It's a rainy day and a Monday, and my thought is that every Monday might as well be rainy. I enjoy rain, but I like it most when I can curl up in my pajamas and read a book while the drops are beating on my window pane. Today, I'm listening to the downpours inside the windowless walls of a computer lab, as I test for what will be my final week of teaching.
From early on in life, I dreamed of being a teacher. I thought that it would be cool to have my own classroom, direct my own kids, and just impact the lives of young people one at a time. I started college planning to be a teacher, but I left sooner than I had my degree. Life moved me forward, and I let go of my dream.
Years later, as my children grew older, I began to substitute teach as a convenient way to earn some extra money while the kids were at school. A couple of years later, I found myself interviewing for a full-time job as a resource teacher, actually an academic assistant, working with 5th and 6th grade students.
It was such a joy to walk into an empty classroom and know that it was mine. I couldn't believe someone was going to let me fulfill my dream of teaching children. I was so excited about the prospect of seeing students make progress, or experiencing their excitement as they finally grasped how to do something that was previously out of reach. I invested every ounce of my being in making a difference, and I soon learned that meant more than teaching them the basics.
Kids are hurting. They need to be encouraged. They have to be reminded to be respectful, to have goals, and to work hard to acheive them. Some just have to be told that they can do it, because they have just never been empowered to acheive anything. They lack stability, social skills, and confidence. Many "can't" accomplish because they have been told that they "can't". I tell them that they can, and I show them to the best of my ability how they can.
Unfortunately, my job pays very little. I have other skills that I will now rely on. I do love healthcare and look forward to returning to the medical field, but I will miss those little boogers that I've worked with. I would like to say that no one can put a price on doing what you love, but tell that to my family that has suffered through enough hardship due to my choice of following my heart. When I reach a point of realization that I make the same in a month that my husband makes in a week, I have to examine my value. For what I feel I do each week, I do believe I'm worth more than I'm paid. I'm sure I'm not the only one in education that feels this way, but I have realized that I've reached a dead end. Unless I go back to school, which would involve spending money and investing many hours in an education, I will not make any more than I'm making right now. It's a harsh trade off, giving up your dream for financial stability, but at this point in my life, I have decided that I am strong enough to make my own happiness in whatever I do.

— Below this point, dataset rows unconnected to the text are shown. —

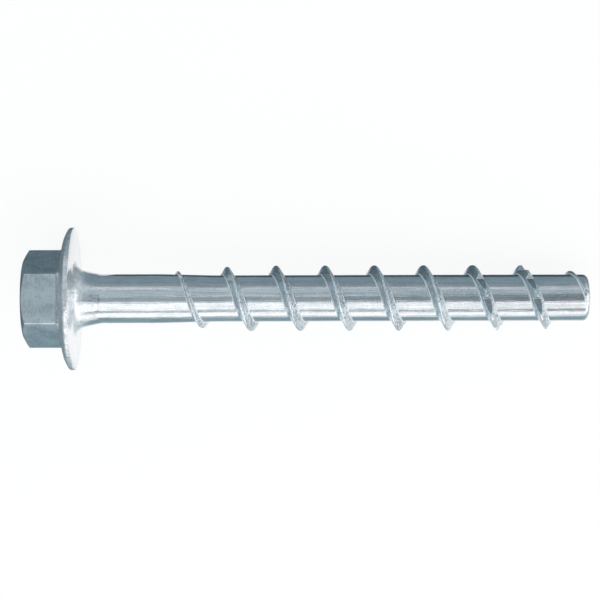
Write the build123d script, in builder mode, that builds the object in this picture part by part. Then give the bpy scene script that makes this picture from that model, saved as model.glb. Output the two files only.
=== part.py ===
"""Concrete screw: hex head with a flange, coarse self-tapping thread and saw-toothed last turns.

One piece of cold-formed steel, so one solid. It is modelled upright, with the centre of its
bearing face at the origin, its head below and its shank along +Z, and is then laid down as it
comes to rest: on the rim of the flange and on the saw teeth of the thread. Sizes are in
millimetres and angles in degrees.
"""

import os
from math import atan2, cos, degrees, radians, sin, sqrt, tan

from build123d import *

os.makedirs("parts", exist_ok=True)

# Hex head
across_flats = 9.92
head_height = 5.8
chamfer_circle_diameter = 9.36
chamfer_angle = 27.6
hex_skirt_width = 0.22
hex_skirt_angle = 40.0

# Flange between the hex and the bearing face
flange_diameter = 16.65
flange_hub_diameter = 9.0
flange_hub_height = 1.6
flange_shoulder_height = 1.0
flange_shoulder_radius = 3.0
flange_edge_height = 0.3
flange_edge_width = 0.925
flange_rim_chamfer = 0.2

# Shank, from the bearing face to the tip
length_under_head = 60.0
neck_diameter = 7.14
neck_length = 3.1
neck_root_radius = 1.5
neck_blend_radius = 3.0
shank_diameter = 5.74
shank_length = 10.2
taper_length = 6.0
core_diameter = 5.43
tip_rounding = 0.68

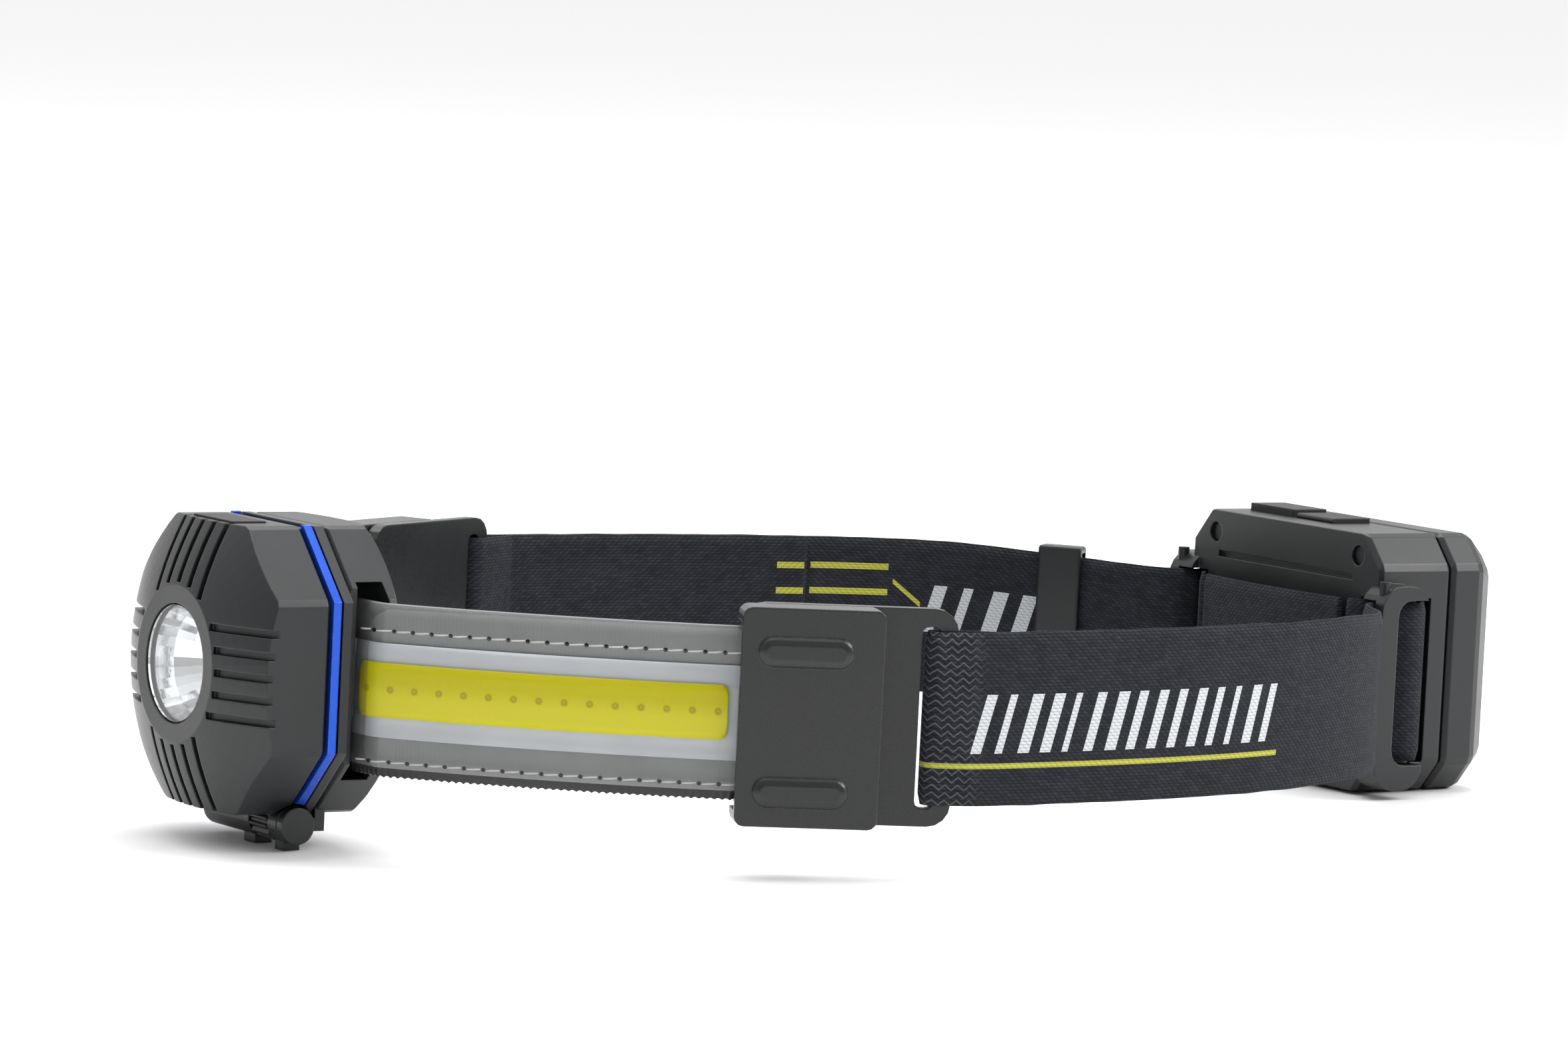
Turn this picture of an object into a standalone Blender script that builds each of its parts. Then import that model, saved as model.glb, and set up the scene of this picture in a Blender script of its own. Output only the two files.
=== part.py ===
"""Headlamp: a tilting lamp on a bracket, two flexible light bars, an elastic band and a rear battery box.

Frame: +Z is up, the lamp shines along -Y and the wearer's left is at +X. The band loop is
modelled level, and one parent empty leans the whole headlamp back until it stands on the foot
of its hinge and on the lower rear edge of its battery box.
"""

import math

import bmesh
import bpy
from mathutils import Matrix, Vector

MM = 0.001
GAP = 0.3 * MM
SIDES = (("left", 1), ("right", -1))

# Band loop in plan: two superellipse halves that meet at the widest point.
LOOP_HALF_WIDTH = 82 * MM
LOOP_CENTRE_Y = -2 * MM
LOOP_FRONT_DEPTH = 99 * MM
LOOP_FRONT_POWER = 1.42
LOOP_REAR_DEPTH = 122 * MM
LOOP_REAR_POWER = 2.6
BAND_HEIGHT = 29.6 * MM

# Lamp: an octagon with a domed face, round an axis a little above the band's middle.
LAMP_FRONT_Y = -112 * MM
LAMP_Z = 1.8 * MM
LAMP_HALF = 24.6 * MM
LAMP_FLAT = 12.8 * MM
LAMP_WALL = 2 * MM
DOME_FLAT_RADIUS = 13.5 * MM
DOME_RADIUS = 47 * MM
LENS_OPENING = 10.3 * MM
SHELL_DEPTH = 16.4 * MM
RING_WIDTH = 1.5 * MM
COVER_FRONT = 18.7 * MM
COVER_BACK = 20.5 * MM
GROOVE_PITCH = 3.75 * MM
GROOVE_WIDTH = 1.3 * MM
GROOVE_DEPTH = 1.0 * MM

# Tilt hinge, along X under the back of the lamp.
HINGE_Y = -95.2 * MM
HINGE_Z = -24.6 * MM
KNUCKLE_RADIUS = 3.2 * MM
HINGE_FOOT_Z = -29.0 * MM
PIN_RADIUS = 1.0 * MM
PIN_HOLE = 1.3 * MM

# Bracket behind the lamp, octagonal in front and round behind.
BRACKET_FRONT = 20.8 * MM
BRACKET_BACK = 31.5 * MM
BRACKET_CAVITY = 17.4 * MM

# Light bar layers, measured outwards from the loop line.
BACKING = (-1.6 * MM, -0.4 * MM)
SUBSTRATE = (-0.1 * MM, 0.4 * MM)
PHOSPHOR = (0.7 * MM, 1.1 * MM)
FILM = (1.4 * MM, 1.7 * MM)
BAR_START = 30.5 * MM
BAR_END = 111 * MM

# Buckle, from the light bar to the elastic band.
LID_START = 91.2 * MM
LID_END = 115.4 * MM
PLATE_END = 128.8 * MM
SLOT_START = 122.6 * MM
SLOT_END = 125.8 * MM
BUCKLE_HEIGHT = 37 * MM

# Battery box, an octagon whose depth runs along Y.
BOX_FRONT_Y = 122.4 * MM
BOX_SPLIT_Y = 138.9 * MM
BOX_COVER_Y = 139.3 * MM
BOX_BACK_Y = 151.2 * MM
BOX_SLOPE = 5.0 * MM
BOX_HALF = 29.5 * MM
BOX_TOP_Z = 24.8 * MM
BOX_BOTTOM_Z = -23.2 * MM
BOX_WALL = 2 * MM
WINDOW_Z = -2.0 * MM
WINDOW_HEIGHT = 30.6 * MM
STRAP_THICKNESS = 1.3 * MM


# ---------------------------------------------------------------- materials and collections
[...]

God opened the door for me to step into a fabulous opportunity. I will be paid well and have good benefits. More than that, I can feel God moving me right into it. I don't know why, but I sure have a peace in it. This week, I have mixed emotions. I step away from a bunch of kids that mean a lot to me. I wonder how they will feel when I leave? I wish I could call them all in and tell them I'm leaving, but I don't know that it would be beneficial to them. It may make me feel better, but they may not understand the reasoning to my departure anyway. I only hope that whoever comes behind me will offer them hope. I pray that they will be encouraged and loved most of all, and that they will learn in the process.
This is my farewell week. I lived a dream for a short while, and now it's off to grown-up life. Thankfully, my other dream was to wear scrubs and to work in a hospital setting, so another dream of mine is coming true. I'm not sure how to move from one dream to another, but I'm going to do the best that I can. That's one thing everyone around me can always count on.